Funding and Offtake Discussions Underway

Australian Rare Earths is actively engaging with potential financiers, strategic partners, and offtake counterparties, leveraging the PFS outcomes and pilot plant progress. Funding options under consideration include a mix of equity, debt, strategic investments, and government support. No binding commitments have been secured yet, but the company expresses confidence in attracting sufficient capital to advance the project.

Offtake discussions are accelerating, with a non-binding memorandum of understanding signed with Neo Performance Materials for 50% of stage 1 production volumes. The quality and strategic composition of Koppamurra’s mixed rare earth oxide product are expected to attract further interest from customers in Australia, North America, Europe, and Asia.

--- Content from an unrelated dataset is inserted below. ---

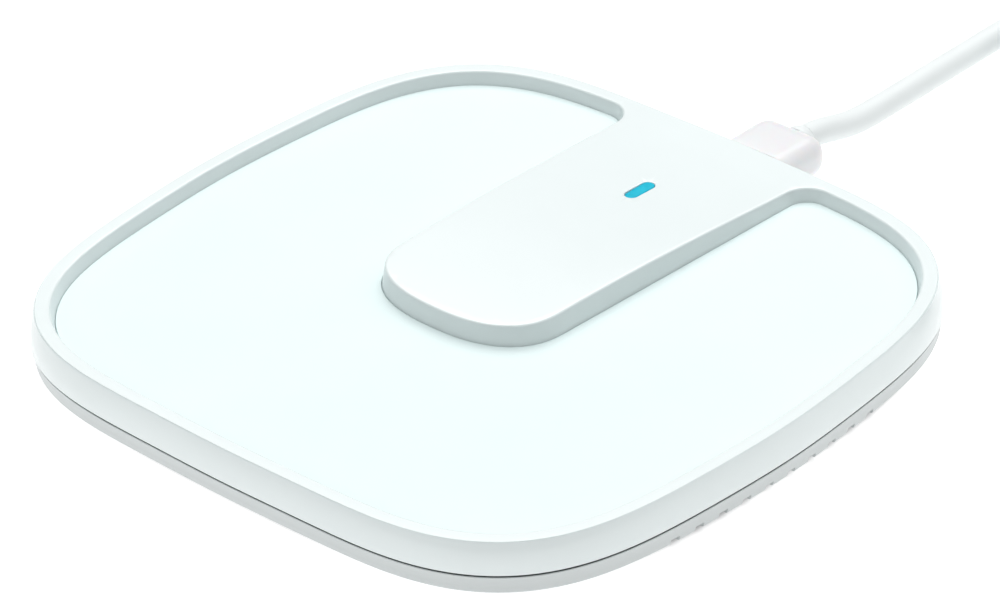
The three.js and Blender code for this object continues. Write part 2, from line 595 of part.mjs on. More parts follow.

Environmental and Regulatory Progress

Environmental and social baseline studies cover groundwater, flora and fauna, heritage, air quality, noise, and rehabilitation planning. The project adopts a risk-based, outcomes-focused approach to environmental management, with progressive rehabilitation integrated into mine planning to reduce closure liability and support sustainable land use post-mining.

Ongoing engagement with regulators and stakeholders aims to ensure timely approvals and maintain social licence to operate. The company anticipates no fatal flaws or material impediments to securing the necessary permits.

Bottom Line?

Koppamurra’s maiden Ore Reserve and strong PFS economics position Australian Rare Earths for rapid advancement, but execution risks and funding remain key hurdles ahead.

Questions in the middle?

  • How will Australian Rare Earths navigate funding to secure the A$178 million development capex?
  • What impact will evolving rare earth prices and Western supply chain dynamics have on project valuation?
  • To what extent can the Exploration Target be converted into additional Mineral Resources to extend mine life?